### [The task]
Below is a listing; restate from it, character for character, the lines beginning at the line holding "bpy.data.objects.remove(obj)" and ending at the line holding "# ---- the object's", both included.
----------------
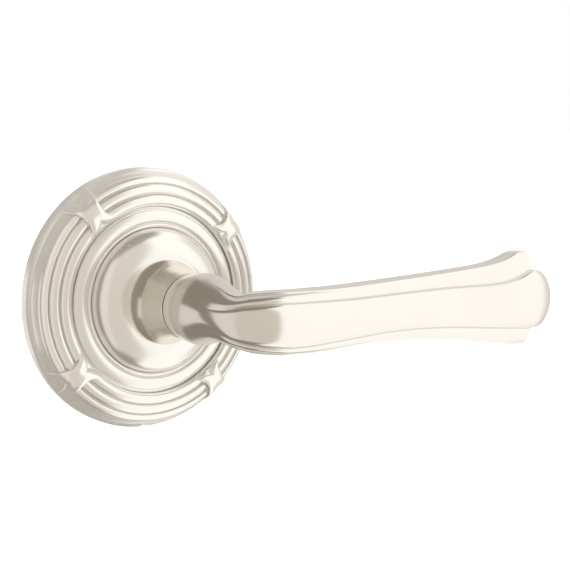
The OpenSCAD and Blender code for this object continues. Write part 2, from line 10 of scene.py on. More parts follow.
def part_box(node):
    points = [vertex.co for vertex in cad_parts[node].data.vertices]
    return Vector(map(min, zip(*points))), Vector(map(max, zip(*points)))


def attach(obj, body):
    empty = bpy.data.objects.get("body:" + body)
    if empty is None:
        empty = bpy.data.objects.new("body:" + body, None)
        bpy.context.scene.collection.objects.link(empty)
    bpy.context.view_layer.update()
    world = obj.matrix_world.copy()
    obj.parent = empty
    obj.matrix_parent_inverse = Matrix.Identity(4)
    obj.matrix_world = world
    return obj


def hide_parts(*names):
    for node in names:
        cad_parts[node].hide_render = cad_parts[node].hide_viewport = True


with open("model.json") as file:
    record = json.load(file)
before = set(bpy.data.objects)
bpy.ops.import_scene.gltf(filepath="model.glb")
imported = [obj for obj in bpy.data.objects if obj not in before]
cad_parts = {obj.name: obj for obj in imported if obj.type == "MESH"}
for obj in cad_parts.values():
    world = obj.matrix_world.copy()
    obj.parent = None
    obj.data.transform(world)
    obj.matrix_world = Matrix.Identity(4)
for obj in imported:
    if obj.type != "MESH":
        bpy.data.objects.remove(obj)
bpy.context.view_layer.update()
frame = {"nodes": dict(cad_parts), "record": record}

# ---- the object's driving sizes, in millimetres ------------------------------------------

MM = 0.001
ROSE_LOW, ROSE_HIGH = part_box("rosette")
ROSE_R = ROSE_HIGH.x / MM
DOME_OUT = -ROSE_LOW.y / MM
COLLAR_LOW, COLLAR_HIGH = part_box("neck_collar")
NECK_OUT = -COLLAR_LOW.y / MM
COLLAR_FOOT_R = COLLAR_HIGH.x / MM
NECK_R = 8.3
LEVER_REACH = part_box("lever_handle")[1].x / MM
GRIP_OUT = 45.0
ELBOW_R = 13.0
ROSE_SCREW_HOLE_R, ROSE_SCREW_OUT = 1.3, 2.0
LEVER_SCREW_HOLE_R, LEVER_SCREW_OUT = 2.55, 30.0
HOLE_STEPS = 48


def rising(low, high, x):
    """Smooth rise from 0 to 1 between two positions."""
    t = np.clip((np.asarray(x, float) - low) / (high - low), 0, 1)
    return t * t * (3 - 2 * t)


def eased(stations, x):
    """A smooth curve through given (position, value) stations."""
    xs, ys = np.array(stations, float).T
    slope = np.gradient(ys, xs)
    slope[0] = (ys[1] - ys[0]) / (xs[1] - xs[0])
    slope[-1] = (ys[-1] - ys[-2]) / (xs[-1] - xs[-2])
    slope[1:-1] = (ys[2:] - ys[:-2]) / (xs[2:] - xs[:-2])
    i = np.clip(np.searchsorted(xs, x, side="right") - 1, 0, len(xs) - 2)
    span = xs[i + 1] - xs[i]
    t = np.clip((x - xs[i]) / span, 0, 1)
    return (
        (2 * t**3 - 3 * t**2 + 1) * ys[i]
        + (t**3 - 2 * t**2 + t) * span * slope[i]
        + (3 * t**2 - 2 * t**3) * ys[i + 1]
        + (t**3 - t**2) * span * slope[i + 1]
    )


# ---- mesh building -------------------------------------------------------------------------


def from_face(across, up, out):
    """Points in the door face's own axes, turned into the object's axes."""
    return np.stack([across, -out, up], -1)


def grid_mesh(name, points, wrap_rows=False, caps=()):
    """A mesh from a grid of points [row, column, xyz] in millimetres, closed round its columns."""
    rows, columns = points.shape[:2]
    row_count = rows if wrap_rows else rows - 1
    i, j = np.meshgrid(np.arange(row_count), np.arange(columns), indexing="ij")
    nexti, nextj = (i + 1) % rows, (j + 1) % columns
    corners = [i * columns + j, i * columns + nextj, nexti * columns + nextj, nexti * columns + j]
    faces = np.stack(corners, -1).reshape(-1, 4).tolist()
    for row in caps:
        ring = [row * columns + k for k in range(columns)]
        faces.append(ring if row else ring[::-1])
    mesh = bpy.data.meshes.new(name)
    mesh.from_pydata((points.reshape(-1, 3) * MM).tolist(), [], faces)
    mesh.validate()
    piece = bpy.data.objects.new(name, mesh)
    bpy.context.scene.collection.objects.link(piece)
    return piece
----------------
### [Solution to this task]
        bpy.data.objects.remove(obj)
bpy.context.view_layer.update()
frame = {"nodes": dict(cad_parts), "record": record}

# ---- the object's driving sizes, in millimetres ------------------------------------------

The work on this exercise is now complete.